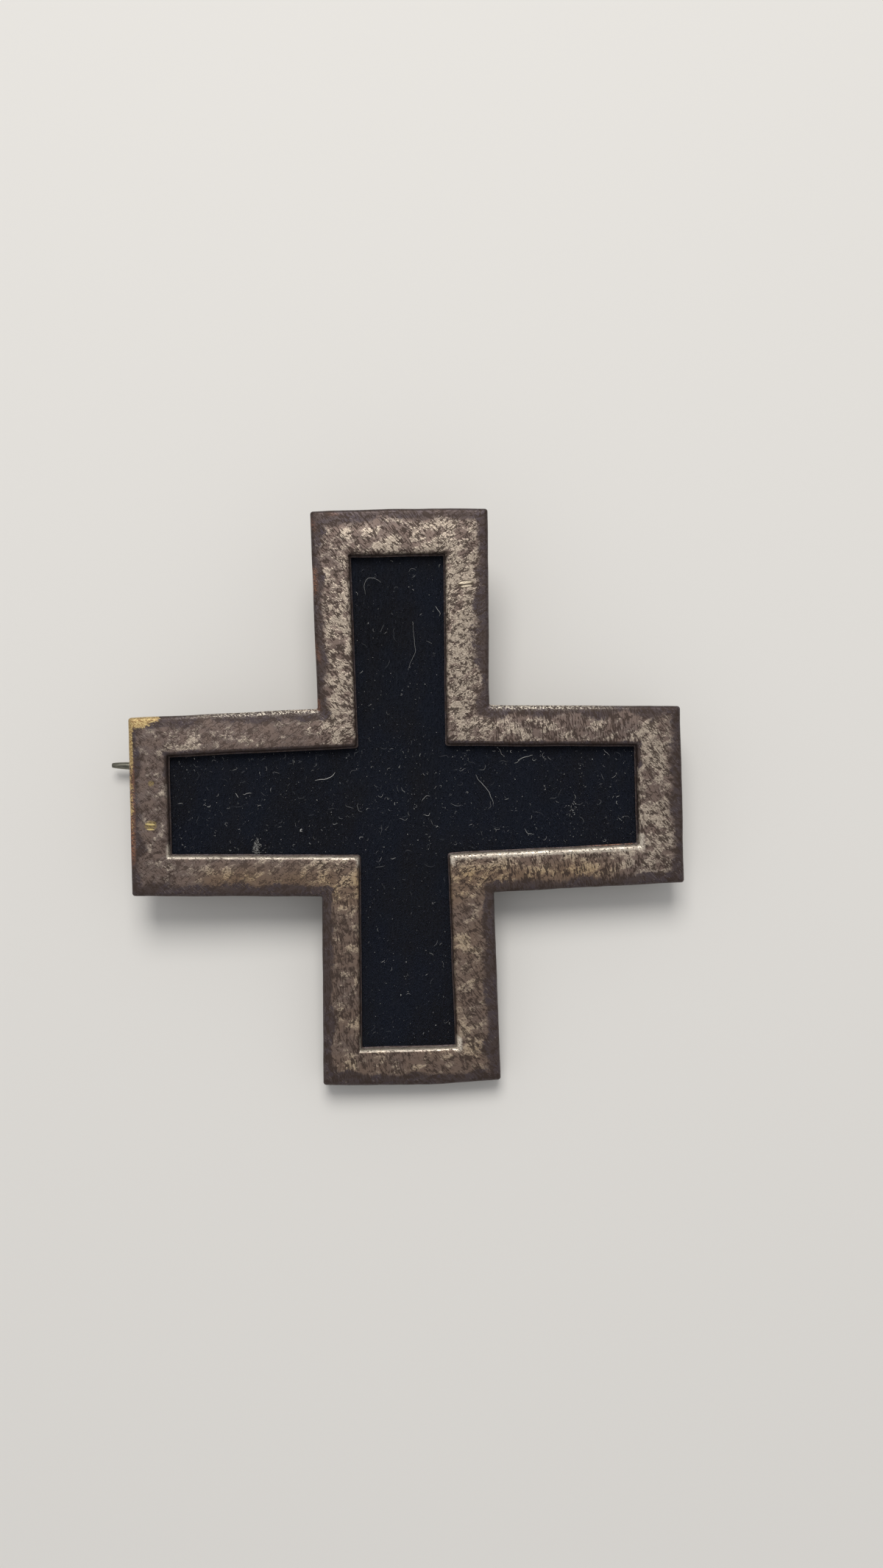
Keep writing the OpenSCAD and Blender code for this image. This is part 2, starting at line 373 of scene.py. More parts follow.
rivet_brass = browned_brass("rivet_brass", (186, 158, 108), (118, 94, 66), 40, 0.44)
filed_copy("hinge_rivet", "hinge_rivet_wire", rivet_brass, 0.12)

# The pin: steel wire, curled round the rivet at one end and ground to a point at the
# other. It has dulled to a dark olive grey, with rust in places.

STEM_R = 0.42
ROOT_R = 0.60
ROOT_FROM = 0.55
ROOT_LEN = 1.6
POINT_LEN = 9
POINT_R = 0.12
BARREL_R = 0.85
BARREL_HOLE_R = 0.43
BARREL_W = 1.4
BARREL_EDGE = 0.07
SIDES = 32

pin_way = Vector(pin_mount["axis"])
pin_side = Vector(hinge["axis"]).normalized()
pin_up = pin_way.cross(pin_side).normalized()
pin_len = (pivot.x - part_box("pin")[0].x) / -pin_way.x / MM
pin_place = Matrix.Translation(pivot) @ Matrix((
    (*pin_way,), (*pin_side,), (*pin_up,)
)).transposed().to_4x4()


def turned_ring(profile, along_axis):
    """Faces and points of a profile of (along, radius) turned round an axis."""
    points, faces = [], []
    for along, radius in profile:
        for k in range(SIDES):
            turn = math.tau * k / SIDES
            around = (math.cos(turn) * radius, math.sin(turn) * radius)
            if along_axis == "x":
                points.append((along, *around))
            else:
                points.append((around[0], along, around[1]))
    for i in range(len(profile) - 1):
        for k in range(SIDES):
            here, after = i * SIDES + k, i * SIDES + (k + 1) % SIDES
            faces.append((here, after, after + SIDES, here + SIDES))
    return points, faces


stem_profile = [(ROOT_FROM, ROOT_R)]
for along in np.linspace(0.75, 2.4, 8):
    share = min(1, (along - ROOT_FROM) / ROOT_LEN)
    stem_profile.append((along, ROOT_R + (STEM_R - ROOT_R) * math.sin(share * math.pi / 2)))
stem_profile += [(along, STEM_R) for along in np.linspace(3, pin_len - POINT_LEN, 20)]
behind_the_tip = [*np.linspace(POINT_LEN - 0.5, 1, 16), 0.7, 0.45, 0.25, 0.12, 0.05]
for behind in behind_the_tip:
    radius = POINT_R + (STEM_R - POINT_R) * (behind / POINT_LEN) ** 0.35
    stem_profile.append((pin_len - behind, radius))
stem_profile += [(pin_len - 0.015, POINT_R * 0.75), (pin_len, 0.01)]
stem_points, stem_faces = turned_ring(stem_profile, "x")
stem_faces.append(tuple(range(len(stem_points) - 1, len(stem_points) - SIDES - 1, -1)))

barrel_side = [
    (BARREL_W / 2 - BARREL_EDGE, BARREL_R),
    (BARREL_W / 2 - BARREL_EDGE * 0.3, BARREL_R - BARREL_EDGE * 0.3),
    (BARREL_W / 2, BARREL_R - BARREL_EDGE),
    (BARREL_W / 2, BARREL_HOLE_R + BARREL_EDGE),
    (BARREL_W / 2 - BARREL_EDGE, BARREL_HOLE_R),
]
other_side = [(-along, radius) for along, radius in reversed(barrel_side)]
barrel_profile = other_side[1:] + barrel_side + other_side[:2]
barrel_points, barrel_faces = turned_ring(barrel_profile, "y")
pin_points = placed(np.array(stem_points + barrel_points) * MM, pin_place)
pin_faces = list(stem_faces)
for face in barrel_faces:
    pin_faces.append(tuple(i + len(stem_points) for i in face))

steel = Finish("dulled_pin_steel", Metallic=0.85)
drawn_lines = steel.grain(math.degrees(math.atan2(fit_along.y, fit_along.x)), 6, 0.08)
rust = steel.step(steel.grain(0, 0.9, 0.5, 5, 0.65, shift=4), 0.56, 0.70)
steel_lines = steel.step(drawn_lines, 0.35, 0.65)
steel_tone = steel.mixed(steel_lines, colour(92, 90, 80), colour(134, 130, 118))
steel.set("Base Color", steel.mixed(rust, steel_tone, colour(84, 64, 46)))
steel.set("Roughness", steel.step(rust, -0.9, 1.7))
steel.bumped(steel.sums("ADD", drawn_lines, rust), 0.01)
pin = piece("pin_wire", pin_points, pin_faces, steel.material, body="pin")
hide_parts("pin")

# The velvet: a cross of black silk velvet on card, laid over the back plate and tucked
# under the border's lip all round. Its short pile has a blue cast and lies over a little,
# down the cross, so that it shows lighter and darker drifts; these are painted sheen in its colour.

VELVET_TUCK = 0.8
CLOTH_Z = 1.06
PILE = 0.2
PILE_STEP = 0.115
TUFT_HALF_W = 0.03
ROOT_DEPTH = 0.02
PANEL = 41

velvet_edge = cross_corners("velvet")
window = moved_in(velvet_edge, VELVET_TUCK)
# Each arm as two corners at the crossing and its two tips.
ARMS = [(11, 2, 1, 0), (2, 5, 4, 3), (5, 8, 7, 6), (8, 11, 10, 9)]


def patch(corners, count):
    """A grid of points over four corners, as rows from the first two to the last two."""
    near = np.linspace(corners[0], corners[1], count)
    far = np.linspace(corners[3], corners[2], count)
    return np.linspace(near, far, count).reshape(-1, 2)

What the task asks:
Lines from the start of the material above through the line containing "return points, faces" are to be duplicated exactly, and only those.

Solution to this exercise:
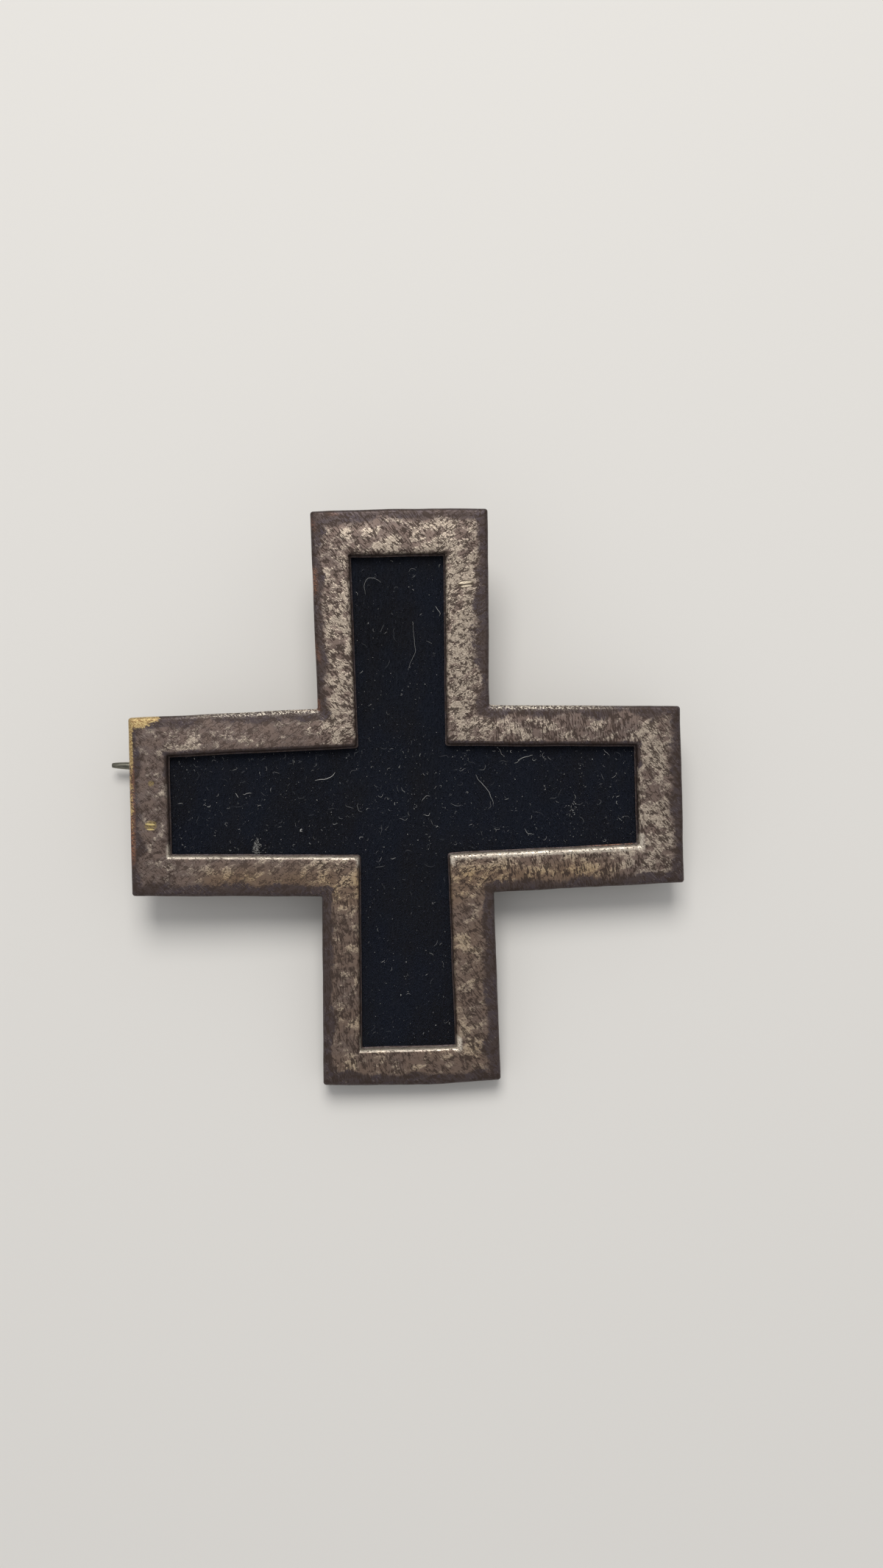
Keep writing the OpenSCAD and Blender code for this image. This is part 2, starting at line 373 of scene.py. More parts follow.
rivet_brass = browned_brass("rivet_brass", (186, 158, 108), (118, 94, 66), 40, 0.44)
filed_copy("hinge_rivet", "hinge_rivet_wire", rivet_brass, 0.12)

# The pin: steel wire, curled round the rivet at one end and ground to a point at the
# other. It has dulled to a dark olive grey, with rust in places.

STEM_R = 0.42
ROOT_R = 0.60
ROOT_FROM = 0.55
ROOT_LEN = 1.6
POINT_LEN = 9
POINT_R = 0.12
BARREL_R = 0.85
BARREL_HOLE_R = 0.43
BARREL_W = 1.4
BARREL_EDGE = 0.07
SIDES = 32

pin_way = Vector(pin_mount["axis"])
pin_side = Vector(hinge["axis"]).normalized()
pin_up = pin_way.cross(pin_side).normalized()
pin_len = (pivot.x - part_box("pin")[0].x) / -pin_way.x / MM
pin_place = Matrix.Translation(pivot) @ Matrix((
    (*pin_way,), (*pin_side,), (*pin_up,)
)).transposed().to_4x4()


def turned_ring(profile, along_axis):
    """Faces and points of a profile of (along, radius) turned round an axis."""
    points, faces = [], []
    for along, radius in profile:
        for k in range(SIDES):
            turn = math.tau * k / SIDES
            around = (math.cos(turn) * radius, math.sin(turn) * radius)
            if along_axis == "x":
                points.append((along, *around))
            else:
                points.append((around[0], along, around[1]))
    for i in range(len(profile) - 1):
        for k in range(SIDES):
            here, after = i * SIDES + k, i * SIDES + (k + 1) % SIDES
            faces.append((here, after, after + SIDES, here + SIDES))
    return points, faces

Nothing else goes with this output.